Hickenlooper on Wednesday granted an indefinite reprieve to Dunlap, who is on death row for the ambush slayings of four people — three teenagers and a 50-year-old mother — in an Aurora Chuck E. Cheese restaurant in 1993.

The reprieve essentially guarantees Dunlap, 38, will stay alive at least through Jan. 13, 2015, the last day of Hickenlooper's first term.

"I think it's highly unlikely that I will revisit it," Hickenlooper said.

"We feel the governor has taken the cowardly way out," said Marj Crowell, whose 19-year-old daughter, Sylvia Crowell, was killed. "They're just hoping we'll forget about this until we get the next governor."

Hickenlooper is running for re-election next year, and Dunlap's fate is certain to be a campaign issue.

Citing Hickenlooper's decision, former U.S. Rep. Tom Tancredo — who ran as a third-party candidate in the last gubernatorial election — announced Thursday he will run again as a Republican.

Wednesday's decision prompted unusually personal criticism.

"Hickenlooper should've been up front with voters when he ran for office if he could not carry out the death penalty," GOP Attorney General John Suthers said in a statement.

"He's made himself into Nathan Dunlap's guardian angel," said George Brauchler, the Republican district attorney in the office that prosecuted Dunlap. "He's said, 'As long as you keep me in office, Nathan Dunlap never has to face death.'"

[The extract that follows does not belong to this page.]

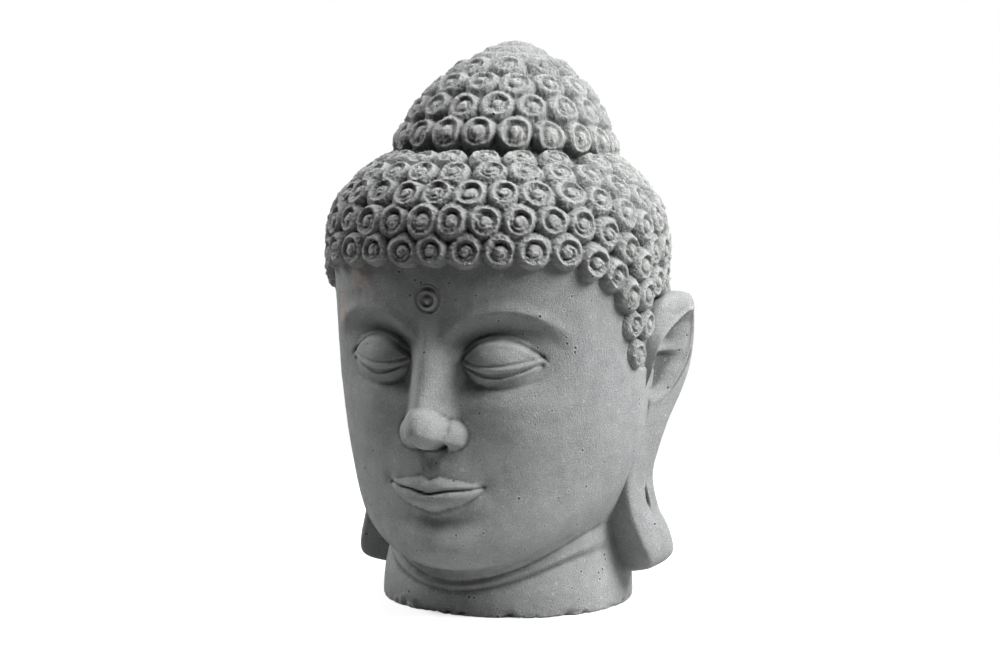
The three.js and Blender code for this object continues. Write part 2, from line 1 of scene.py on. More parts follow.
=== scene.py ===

"This is something we've seen consistently out of this governor," said Rep. Mark Waller, R-Colorado Springs, minority leader in the state's lower house. "'I'm not going to make a decision.'"

Hickenlooper has an image as a pragmatic problem-solver, and he enjoyed bipartisan popularity until this year. But he has been forced to take a stand on an increasing number of divisive issues since his party won back the statehouse in November.